More important is how the information is received within your own socio-internal influence matrix, and how it is then processed into a sense of a consistent and resilient self.
The data itself must then be tested via the voyage of individual experience. Whether you’re a libertarian or a socialist is completely irrelevant. People still go through variations on the same process — albeit to different degrees and in different shades. And even if one learns to adapt, survive, and thrive in one environment, a complete environmental shift might be right around the corner.
A Domicile of Self
I. True Self is No Self
As stated above, every experience of self occurs within a matrix of influence which captures an ever-changing dynamical system only in particular states at particular times. It is never a definitive characterization, nor is it ultimate. It is, at best, a necessary (and, thus, in some sense essential) attempt to represent a noteworthy aspect which carries the type of currency required for other (also dynamical) selves to interact in relation.

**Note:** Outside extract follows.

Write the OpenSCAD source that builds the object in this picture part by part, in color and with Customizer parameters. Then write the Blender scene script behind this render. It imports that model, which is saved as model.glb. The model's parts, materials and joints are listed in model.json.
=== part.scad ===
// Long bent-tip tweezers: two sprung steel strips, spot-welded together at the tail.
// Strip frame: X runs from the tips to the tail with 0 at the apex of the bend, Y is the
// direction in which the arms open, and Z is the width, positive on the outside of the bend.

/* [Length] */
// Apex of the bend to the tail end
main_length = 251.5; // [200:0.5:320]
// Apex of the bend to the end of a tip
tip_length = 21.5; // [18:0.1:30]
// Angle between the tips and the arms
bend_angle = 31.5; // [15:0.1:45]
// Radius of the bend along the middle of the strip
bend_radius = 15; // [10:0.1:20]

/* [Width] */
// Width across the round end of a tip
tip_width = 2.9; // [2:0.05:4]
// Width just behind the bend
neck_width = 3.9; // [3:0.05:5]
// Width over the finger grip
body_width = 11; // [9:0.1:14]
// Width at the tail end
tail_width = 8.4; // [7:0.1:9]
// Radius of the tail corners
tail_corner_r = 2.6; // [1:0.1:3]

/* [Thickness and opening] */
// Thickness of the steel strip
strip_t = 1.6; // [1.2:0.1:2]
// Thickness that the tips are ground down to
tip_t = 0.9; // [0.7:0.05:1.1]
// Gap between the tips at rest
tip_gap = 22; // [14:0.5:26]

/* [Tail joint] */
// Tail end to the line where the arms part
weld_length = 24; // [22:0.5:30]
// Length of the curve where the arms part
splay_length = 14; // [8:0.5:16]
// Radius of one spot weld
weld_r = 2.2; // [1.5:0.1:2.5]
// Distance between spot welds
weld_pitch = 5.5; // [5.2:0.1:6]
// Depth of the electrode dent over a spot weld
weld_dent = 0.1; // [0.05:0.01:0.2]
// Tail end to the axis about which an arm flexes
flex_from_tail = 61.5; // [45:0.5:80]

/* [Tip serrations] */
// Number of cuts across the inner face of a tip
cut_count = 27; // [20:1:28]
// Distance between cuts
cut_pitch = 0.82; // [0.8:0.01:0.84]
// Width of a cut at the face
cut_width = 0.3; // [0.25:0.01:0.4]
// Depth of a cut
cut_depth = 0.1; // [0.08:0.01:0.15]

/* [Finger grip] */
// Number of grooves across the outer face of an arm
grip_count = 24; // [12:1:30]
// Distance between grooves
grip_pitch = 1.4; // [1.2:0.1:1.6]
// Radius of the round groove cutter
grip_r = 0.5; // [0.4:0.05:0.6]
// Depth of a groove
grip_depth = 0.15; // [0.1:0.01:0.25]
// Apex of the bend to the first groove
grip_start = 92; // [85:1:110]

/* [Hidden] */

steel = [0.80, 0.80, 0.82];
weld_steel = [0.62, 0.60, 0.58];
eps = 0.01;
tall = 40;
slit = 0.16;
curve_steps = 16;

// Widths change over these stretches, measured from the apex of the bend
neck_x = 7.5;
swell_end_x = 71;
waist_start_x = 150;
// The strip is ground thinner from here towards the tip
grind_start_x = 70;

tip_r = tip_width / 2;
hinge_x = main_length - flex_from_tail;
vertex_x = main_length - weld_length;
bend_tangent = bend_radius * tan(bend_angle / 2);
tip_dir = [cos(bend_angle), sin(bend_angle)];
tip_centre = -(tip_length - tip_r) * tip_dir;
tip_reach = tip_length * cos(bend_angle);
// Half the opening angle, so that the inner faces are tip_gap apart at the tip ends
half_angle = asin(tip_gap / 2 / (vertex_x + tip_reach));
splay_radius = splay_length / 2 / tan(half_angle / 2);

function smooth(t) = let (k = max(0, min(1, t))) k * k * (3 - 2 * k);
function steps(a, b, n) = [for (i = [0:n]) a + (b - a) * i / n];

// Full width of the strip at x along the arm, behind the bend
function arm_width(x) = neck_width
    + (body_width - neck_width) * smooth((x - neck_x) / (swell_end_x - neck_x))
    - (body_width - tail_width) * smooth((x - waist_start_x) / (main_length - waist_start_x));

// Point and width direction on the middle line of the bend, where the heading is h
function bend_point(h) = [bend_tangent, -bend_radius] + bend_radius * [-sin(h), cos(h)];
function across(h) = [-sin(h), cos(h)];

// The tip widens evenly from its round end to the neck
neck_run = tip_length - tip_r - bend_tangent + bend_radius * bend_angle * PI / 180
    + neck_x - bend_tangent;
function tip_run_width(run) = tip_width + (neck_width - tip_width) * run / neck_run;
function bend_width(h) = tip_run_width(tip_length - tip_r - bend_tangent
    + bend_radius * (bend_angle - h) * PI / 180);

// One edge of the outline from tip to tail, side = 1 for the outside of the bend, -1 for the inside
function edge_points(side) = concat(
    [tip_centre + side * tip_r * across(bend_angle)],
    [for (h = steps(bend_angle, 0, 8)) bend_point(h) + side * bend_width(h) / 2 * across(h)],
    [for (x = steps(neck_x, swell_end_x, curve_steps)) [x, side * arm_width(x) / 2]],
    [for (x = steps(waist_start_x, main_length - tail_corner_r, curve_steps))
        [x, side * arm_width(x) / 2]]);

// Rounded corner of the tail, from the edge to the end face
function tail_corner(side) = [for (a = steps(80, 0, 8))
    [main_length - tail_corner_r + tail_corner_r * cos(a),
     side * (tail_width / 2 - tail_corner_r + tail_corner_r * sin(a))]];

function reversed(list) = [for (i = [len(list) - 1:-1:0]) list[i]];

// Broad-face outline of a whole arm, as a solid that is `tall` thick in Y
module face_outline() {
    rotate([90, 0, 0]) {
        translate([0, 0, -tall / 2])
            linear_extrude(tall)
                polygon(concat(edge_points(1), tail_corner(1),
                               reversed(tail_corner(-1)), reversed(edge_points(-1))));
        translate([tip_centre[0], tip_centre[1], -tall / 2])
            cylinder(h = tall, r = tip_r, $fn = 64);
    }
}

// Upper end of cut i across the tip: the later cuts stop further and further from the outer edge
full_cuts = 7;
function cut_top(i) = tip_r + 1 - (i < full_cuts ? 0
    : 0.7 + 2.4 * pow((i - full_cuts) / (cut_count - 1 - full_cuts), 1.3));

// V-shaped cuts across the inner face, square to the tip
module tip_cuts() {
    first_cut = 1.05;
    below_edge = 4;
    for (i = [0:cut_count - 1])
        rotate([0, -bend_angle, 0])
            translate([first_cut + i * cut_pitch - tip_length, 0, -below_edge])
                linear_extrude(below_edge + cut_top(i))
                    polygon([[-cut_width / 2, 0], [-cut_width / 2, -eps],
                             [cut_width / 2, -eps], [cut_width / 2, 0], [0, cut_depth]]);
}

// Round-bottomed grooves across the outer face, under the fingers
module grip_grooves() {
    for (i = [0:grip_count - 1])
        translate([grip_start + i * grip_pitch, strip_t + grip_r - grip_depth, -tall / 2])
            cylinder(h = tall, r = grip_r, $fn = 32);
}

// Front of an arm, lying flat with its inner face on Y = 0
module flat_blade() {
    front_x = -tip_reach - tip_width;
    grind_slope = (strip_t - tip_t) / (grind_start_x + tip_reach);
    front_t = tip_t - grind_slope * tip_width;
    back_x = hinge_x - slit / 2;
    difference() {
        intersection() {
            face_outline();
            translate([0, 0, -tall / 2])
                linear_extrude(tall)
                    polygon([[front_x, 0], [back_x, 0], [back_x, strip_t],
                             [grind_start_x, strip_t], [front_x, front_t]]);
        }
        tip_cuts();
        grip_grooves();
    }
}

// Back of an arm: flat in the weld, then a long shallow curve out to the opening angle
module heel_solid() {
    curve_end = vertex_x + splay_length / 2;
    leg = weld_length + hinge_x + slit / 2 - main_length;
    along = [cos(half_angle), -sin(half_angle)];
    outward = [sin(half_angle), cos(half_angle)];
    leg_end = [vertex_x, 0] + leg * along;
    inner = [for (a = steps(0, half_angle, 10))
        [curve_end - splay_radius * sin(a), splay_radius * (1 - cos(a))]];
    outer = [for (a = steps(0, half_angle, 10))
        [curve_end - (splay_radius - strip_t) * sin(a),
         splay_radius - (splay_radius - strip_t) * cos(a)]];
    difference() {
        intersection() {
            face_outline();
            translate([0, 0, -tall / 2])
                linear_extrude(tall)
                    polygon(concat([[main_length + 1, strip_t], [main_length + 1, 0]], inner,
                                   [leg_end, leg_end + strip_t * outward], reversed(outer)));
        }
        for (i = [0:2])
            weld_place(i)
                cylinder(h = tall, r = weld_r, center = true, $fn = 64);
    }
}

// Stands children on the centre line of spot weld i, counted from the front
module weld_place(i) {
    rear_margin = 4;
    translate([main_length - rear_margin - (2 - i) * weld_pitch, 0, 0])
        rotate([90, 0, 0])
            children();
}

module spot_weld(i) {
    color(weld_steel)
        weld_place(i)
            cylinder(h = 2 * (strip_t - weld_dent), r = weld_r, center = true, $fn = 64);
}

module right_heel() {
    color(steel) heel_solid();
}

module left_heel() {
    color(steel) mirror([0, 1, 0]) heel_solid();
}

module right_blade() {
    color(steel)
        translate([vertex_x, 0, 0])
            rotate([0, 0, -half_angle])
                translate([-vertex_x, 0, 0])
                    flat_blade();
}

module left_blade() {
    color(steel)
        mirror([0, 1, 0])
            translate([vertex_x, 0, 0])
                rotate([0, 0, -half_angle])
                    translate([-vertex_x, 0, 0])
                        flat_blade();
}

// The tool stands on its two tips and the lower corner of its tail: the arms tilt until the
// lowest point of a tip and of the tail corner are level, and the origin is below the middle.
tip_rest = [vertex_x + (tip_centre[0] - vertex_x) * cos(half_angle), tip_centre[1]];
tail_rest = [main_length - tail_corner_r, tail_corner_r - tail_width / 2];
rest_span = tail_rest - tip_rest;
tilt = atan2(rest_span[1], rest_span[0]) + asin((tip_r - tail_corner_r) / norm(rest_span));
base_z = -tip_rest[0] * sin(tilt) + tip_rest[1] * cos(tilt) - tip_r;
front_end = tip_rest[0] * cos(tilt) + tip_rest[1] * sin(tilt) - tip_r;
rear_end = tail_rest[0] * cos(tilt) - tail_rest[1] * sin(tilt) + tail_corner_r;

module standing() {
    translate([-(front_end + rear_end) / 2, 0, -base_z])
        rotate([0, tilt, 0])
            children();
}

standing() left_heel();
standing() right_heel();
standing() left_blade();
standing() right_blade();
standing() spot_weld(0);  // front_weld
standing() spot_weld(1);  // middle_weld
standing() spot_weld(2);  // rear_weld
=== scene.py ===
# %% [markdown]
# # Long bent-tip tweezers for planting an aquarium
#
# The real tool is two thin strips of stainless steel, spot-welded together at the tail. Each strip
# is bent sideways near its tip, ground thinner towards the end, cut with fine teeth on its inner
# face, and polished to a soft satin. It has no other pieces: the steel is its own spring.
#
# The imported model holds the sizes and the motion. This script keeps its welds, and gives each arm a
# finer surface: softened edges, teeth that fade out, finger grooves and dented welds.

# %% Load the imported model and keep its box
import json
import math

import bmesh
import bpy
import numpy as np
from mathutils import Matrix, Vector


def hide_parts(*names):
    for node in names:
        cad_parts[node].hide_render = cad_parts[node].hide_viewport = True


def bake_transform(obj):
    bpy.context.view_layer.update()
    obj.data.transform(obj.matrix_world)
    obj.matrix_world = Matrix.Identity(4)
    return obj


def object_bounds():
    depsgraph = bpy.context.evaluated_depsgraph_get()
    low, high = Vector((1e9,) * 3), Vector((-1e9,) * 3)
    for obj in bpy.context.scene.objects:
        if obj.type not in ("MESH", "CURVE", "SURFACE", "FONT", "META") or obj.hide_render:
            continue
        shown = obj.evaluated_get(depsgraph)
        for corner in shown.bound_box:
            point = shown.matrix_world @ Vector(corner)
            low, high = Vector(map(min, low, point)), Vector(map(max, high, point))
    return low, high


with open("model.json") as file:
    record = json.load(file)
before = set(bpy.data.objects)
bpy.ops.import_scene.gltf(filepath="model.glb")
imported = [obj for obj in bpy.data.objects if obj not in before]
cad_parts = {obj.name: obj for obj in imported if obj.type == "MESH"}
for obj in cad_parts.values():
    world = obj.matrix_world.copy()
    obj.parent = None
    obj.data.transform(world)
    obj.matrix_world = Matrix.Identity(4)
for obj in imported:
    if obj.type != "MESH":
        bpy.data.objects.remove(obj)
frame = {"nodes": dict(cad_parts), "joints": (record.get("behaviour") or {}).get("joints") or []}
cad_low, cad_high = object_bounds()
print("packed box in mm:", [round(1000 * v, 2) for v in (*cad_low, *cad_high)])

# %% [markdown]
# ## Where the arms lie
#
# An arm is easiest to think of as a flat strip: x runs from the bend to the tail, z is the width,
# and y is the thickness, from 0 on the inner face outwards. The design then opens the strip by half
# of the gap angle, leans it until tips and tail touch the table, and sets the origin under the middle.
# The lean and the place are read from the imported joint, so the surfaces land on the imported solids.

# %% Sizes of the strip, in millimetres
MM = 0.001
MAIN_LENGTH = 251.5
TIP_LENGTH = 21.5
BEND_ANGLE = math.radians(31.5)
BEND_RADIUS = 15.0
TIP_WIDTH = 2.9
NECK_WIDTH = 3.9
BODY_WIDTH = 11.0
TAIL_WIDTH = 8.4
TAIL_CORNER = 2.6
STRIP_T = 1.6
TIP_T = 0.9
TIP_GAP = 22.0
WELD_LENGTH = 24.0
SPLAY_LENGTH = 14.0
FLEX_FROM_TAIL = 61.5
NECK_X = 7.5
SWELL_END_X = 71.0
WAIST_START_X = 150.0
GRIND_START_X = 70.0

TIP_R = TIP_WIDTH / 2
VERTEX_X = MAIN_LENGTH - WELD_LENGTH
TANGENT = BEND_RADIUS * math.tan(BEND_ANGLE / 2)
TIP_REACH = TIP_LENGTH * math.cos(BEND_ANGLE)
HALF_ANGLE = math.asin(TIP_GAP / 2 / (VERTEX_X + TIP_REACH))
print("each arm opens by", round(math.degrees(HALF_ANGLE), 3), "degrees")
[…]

II. In Order to Thrive, One Must Exercise
The ecology of practices are necessary for our development of Ethos. Without a commitment to wanting to be better, to valuing states of being, the organism lapses into a variety of hedonism which draws it back to the poisons of before.
Because the environment is always shifting, the “Self” which houses “No Self” must be committed to identifying, isolating, and rejecting these contaminants in order to maintain functional structure.
We call this attenuation to the Good “Spirituality.” The practice of obtaining it is called “Religion.”
And So It Is We Prey
Consumption is necessary and essential, and without it we cannot exist. This does not rule out cooperation among, say, the same species. But it is important to recognize that in that cooperation the species is committing to consuming other things together.
This does not mean that we cannot harmoniously collaborate to mutually commit to a shared survival that fosters the regeneration of other, subsidiary prey. But it is and will continue to be the success of a consumptive dynamic.
And it will continue to depend equally upon our own fear of threat.